The prayers and texts of the liturgy, which are biblically rooted, often use the words "bread" and "wine" in reference to the Eucharist. The eucharistic prayers themselves use "bread" and "wine" in reference to the Eucharist; the entrance and Communion antiphons from the Sacramentary use the same references.
A good example is the Roman Canon—Eucharistic Prayer I which uses the term "bread of life" and "cup of eternal salvation" even after the institution narrative (words of consecration). The Communion Antiphon for the Solemnity of the Body and Blood of Christ likewise uses this language.
As Sacrosanctum Concilium teaches: "In the liturgy, by means of signs perceptible to the senses, human sanctification is signified and brought about in ways proper to each of these signs" (#7). References to the consecrated elements as "bread" and "wine" help to bring out the fuller meaning of the Eucharist, not diminish it.
Poetry, the genre of hymn texts, much like the liturgy itself, is metaphorical. It expresses meaning not by didactically precise statements but primarily through imagery and symbol-laden language. A literary genre contributes to meaning; poetry tends to open up deeper meanings, being oriented more toward the affective than the analytical. Eucharistic hymnody reflects the breadth of symbolic and poetic expression to bring out the fuller meanings and implications of the Eucharist.

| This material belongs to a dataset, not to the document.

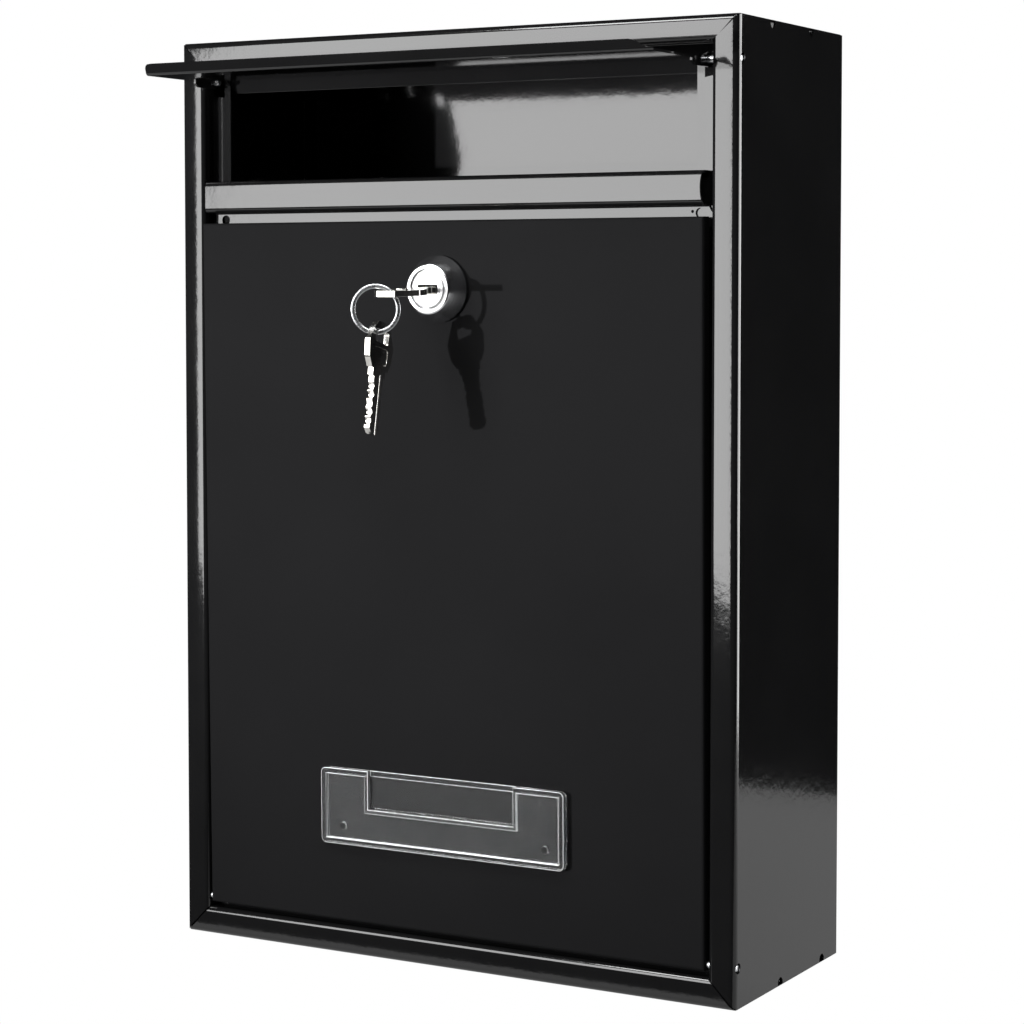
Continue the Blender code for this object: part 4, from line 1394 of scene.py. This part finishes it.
class LETTERBOX_OT_stage(Operator):
    """Set the camera, the floor, the softboxes and the key light"""

    bl_idname = "letterbox.stage"
    bl_label = "Stage"
    bl_options = {"REGISTER", "UNDO"}

    eye = (0.45438, 0.75501, 0.23351)
    look_down, azimuth = 2.936, 29.536
    lens_shift = -0.09

    def execute(self, context):
        settings = context.scene.letterbox_stage
        self.camera(context, settings)
        self.world(context)
        self.floor(settings)
        self.lights(settings)
        context.scene.view_settings.view_transform = "Standard"
        return {"FINISHED"}

    def camera(self, context, settings):
        data = bpy.data.cameras.new("Camera")
        data.lens = settings.focal
        data.shift_y = self.lens_shift
        camera = bpy.data.objects.new("Camera", data)
        right, ahead, up = self.eye
        camera.location = (right, FRONT - ahead, BOTTOM + up)
        camera.rotation_euler = (math.radians(90 - self.look_down), 0, math.radians(self.azimuth))
        context.scene.collection.objects.link(camera)
        context.scene.camera = camera

    def world(self, context):
        """A surround that is white to the camera and nearly black to the pieces, to keep the paint black."""
        world = bpy.data.worlds.new("Studio")
        nodes = NodeTree(world)
        nodes.tree.nodes.clear()
        dim = nodes.node("ShaderNodeBackground", {}, {"Color": (0.012, 0.012, 0.0125, 1)})
        white = nodes.node("ShaderNodeBackground", {}, {"Color": (1, 1, 1, 1)})
        surround = nodes.white_to_camera(dim.outputs[0], white.outputs[0])
        nodes.node("ShaderNodeOutputWorld", {}, {"Surface": surround})
        context.scene.world = world

    def floor(self, settings):
        """A floor well below the box, white to the camera and a mid grey to everything else."""
        start_clean()
        level = BOTTOM - settings.floor_drop
        bpy.ops.mesh.primitive_plane_add(size=1, location=(0.6, 0.35, level))
        bpy.context.object.scale = (2.6, 2.1, 1)
        floor = settle("floor")
        material = bpy.data.materials.new("pale_floor")
        nodes = NodeTree(material)
        matte = nodes.tree.nodes["Principled BSDF"]
        nodes.feed(matte.inputs["Base Color"], (0.42, 0.42, 0.42, 1))
        nodes.feed(matte.inputs["Roughness"], 0.9)
        white = nodes.node("ShaderNodeEmission", {}, {})
        surface = nodes.white_to_camera(matte.outputs[0], white.outputs[0])
        nodes.feed(nodes.tree.nodes["Material Output"].inputs["Surface"], surface)
        floor.data.materials.append(material)

    def lights(self, settings):
        target = Vector((0, FRONT, 0))
        softbox = self.softbox(settings)
        data = bpy.data.lights.new("key_light", "SPOT")
        data.energy = settings.key_power
        data.shadow_soft_size = 0.012
        data.spot_size = math.radians(34)
        data.spot_blend = 1.0
        key = bpy.data.objects.new("key_light", data)
        key.location = (-0.68, FRONT - 1.22, 0.0)
        aim = Vector((0, FRONT, TOP - 0.03))
        key.rotation_euler = (aim - key.location).to_track_quat("-Z", "Y").to_euler()
        key.visible_glossy = False
        bpy.context.scene.collection.objects.link(key)
        area_light("top_light", (0.5, 0.3, 1.9), (0.5, 0.4, -0.4), (1.6, 1.6), 3)
        area_light("edge_light", (1.79, 1.0, 0.1), target, (1.87, 1.4), 62)
        area_light("overhead_strip", (0.0, -1.0, 1.3), target, (1.6, 0.5), 38)

    def softbox(self, settings):
        """A large glowing panel in front on the left, whose reflection shows in the gloss paint."""
        start_clean()
        near, far = math.radians(36.6), math.radians(9.0)
        distance, base, top = 1.25, -0.19, 0.75
        bpy.ops.mesh.primitive_plane_add(size=1)
        softbox = settle("softbox")
        places = [(near, base), (far, base), (near, top), (far, top)]
        eye_x = -0.103
        for vertex, (angle, height) in zip(softbox.data.vertices, places):
            x = eye_x - math.tan(angle) * distance
            vertex.co = (x, FRONT - distance, height)
        softbox.data.materials.append(glow("softbox_glow", (1, 1, 1), settings.softbox_glow))
        softbox.visible_camera = False
        return softbox


# ---------------------------------------------------------------- the sidebar panel and the run


class LETTERBOX_PT_builder(Panel):
    """Lists the steps that build the letterbox"""

    bl_label = "Letterbox"
    bl_idname = "LETTERBOX_PT_builder"
    bl_space_type = "VIEW_3D"
    bl_region_type = "UI"
    bl_category = "Letterbox"

    def draw(self, context):
        for operator in OPERATORS:
            self.layout.operator(operator.bl_idname)


SETTINGS = {
    "letterbox_paint": PaintSettings,
    "letterbox_casing": CasingSettings,
    "letterbox_flap": FlapSettings,
    "letterbox_door": DoorSettings,
    "letterbox_plate": PlateSettings,
    "letterbox_lock": LockSettings,
    "letterbox_keys": KeySettings,
    "letterbox_stage": StageSettings,
}

OPERATORS = (
    LETTERBOX_OT_side_panels,
    LETTERBOX_OT_level_panels,
    LETTERBOX_OT_back_panel,
    LETTERBOX_OT_cross_rail,
    LETTERBOX_OT_hinge_pins,
    LETTERBOX_OT_flap,
    LETTERBOX_OT_door,
    LETTERBOX_OT_nameplate,
    LETTERBOX_OT_lock,
    LETTERBOX_OT_lock_core,
    LETTERBOX_OT_keys,
    LETTERBOX_OT_key_ring,
    LETTERBOX_OT_stage,
)


def register():
    for name, group in SETTINGS.items():
        bpy.utils.register_class(group)
        setattr(bpy.types.Scene, name, PointerProperty(type=group))
    for operator in OPERATORS:
        bpy.utils.register_class(operator)
    bpy.utils.register_class(LETTERBOX_PT_builder)


def unregister():
    bpy.utils.unregister_class(LETTERBOX_PT_builder)
    for operator in reversed(OPERATORS):
        bpy.utils.unregister_class(operator)
    for name, group in reversed(SETTINGS.items()):
        delattr(bpy.types.Scene, name)
        bpy.utils.unregister_class(group)


def main():
    register()
    for operator in OPERATORS:
        name = operator.bl_idname.split(".")[1]
        getattr(bpy.ops.letterbox, name)()


if __name__ == "__main__":
    main()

When examined from this context, eucharistic hymnody that employs bread and wine terminology is not detrimental to Catholic faith.
Each year when we prepare our Missals we are directed by the Bishops' Committee on the Liturgy to follow the calendar that they send us. You are correct in that there are several options for antiphons for feasts and memorials.
Our publication is limited in space and size. It is not possible for us to include all the options for feasts and memorials. The ORDO or the Lectionary and Sacramentary provide the additional options which the presiding minister is always free to use.
However, since we are required to follow what is presented in the BCL calendar we must use the first option that is suggested by the Bishops.